§ **WRITTEN TASK**
Look through the listing and locate every line containing the word "follow"; copy those lines.

§ **DATA PROVIDED**
☆ ☆ ☆ ☆
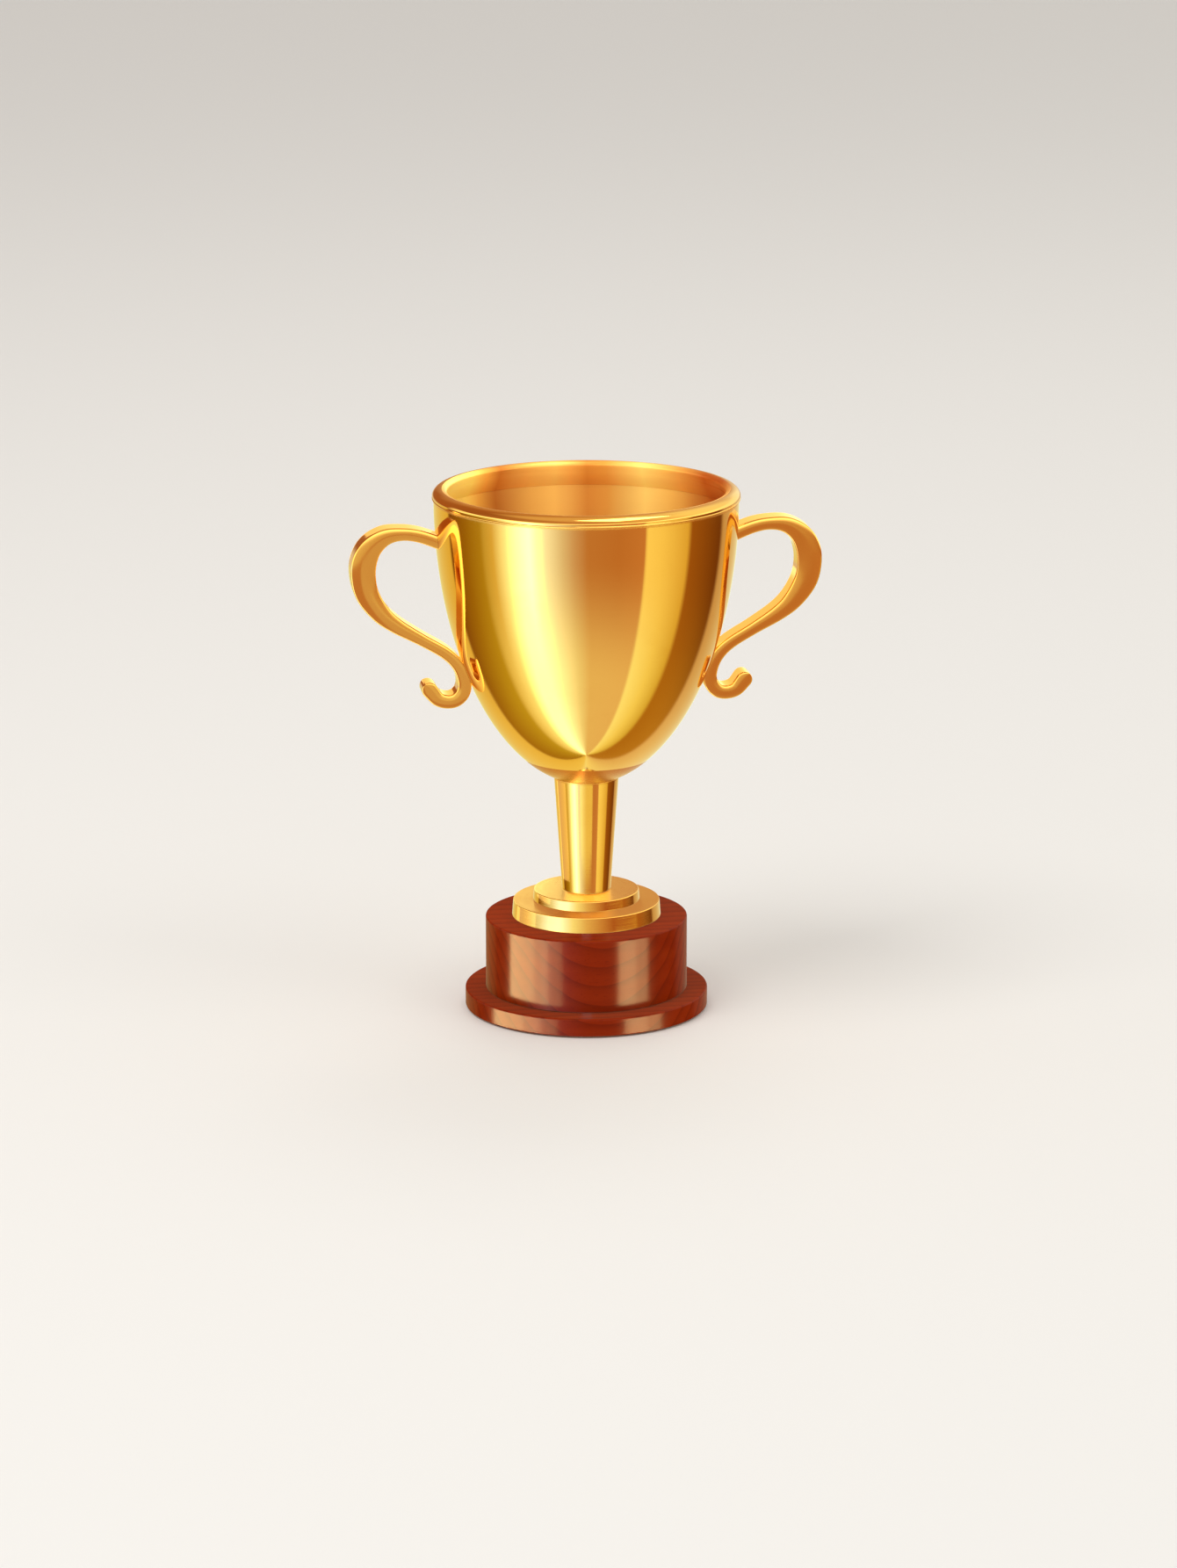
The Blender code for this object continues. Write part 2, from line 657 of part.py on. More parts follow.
☆ ☆ ☆ ☆
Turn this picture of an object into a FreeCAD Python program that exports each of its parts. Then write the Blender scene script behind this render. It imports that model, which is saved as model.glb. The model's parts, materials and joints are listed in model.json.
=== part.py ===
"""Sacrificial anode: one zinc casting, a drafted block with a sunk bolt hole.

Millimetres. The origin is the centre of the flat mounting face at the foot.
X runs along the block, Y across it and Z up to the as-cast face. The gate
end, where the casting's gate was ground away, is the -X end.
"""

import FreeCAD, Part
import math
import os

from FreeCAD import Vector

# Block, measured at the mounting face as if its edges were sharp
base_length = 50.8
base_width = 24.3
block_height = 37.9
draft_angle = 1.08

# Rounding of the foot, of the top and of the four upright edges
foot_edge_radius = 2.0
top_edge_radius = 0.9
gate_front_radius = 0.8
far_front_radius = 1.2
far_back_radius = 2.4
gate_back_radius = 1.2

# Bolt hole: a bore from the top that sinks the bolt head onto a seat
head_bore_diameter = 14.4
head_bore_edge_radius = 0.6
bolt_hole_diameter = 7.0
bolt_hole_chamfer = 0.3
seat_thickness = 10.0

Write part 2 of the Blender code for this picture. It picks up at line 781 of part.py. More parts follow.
☆ ☆ ☆ ☆
§ **TASK ANSWER**
The Blender code for this object continues. Write part 2, from line 657 of part.py on. More parts follow.
Write part 2 of the Blender code for this picture. It picks up at line 781 of part.py. More parts follow.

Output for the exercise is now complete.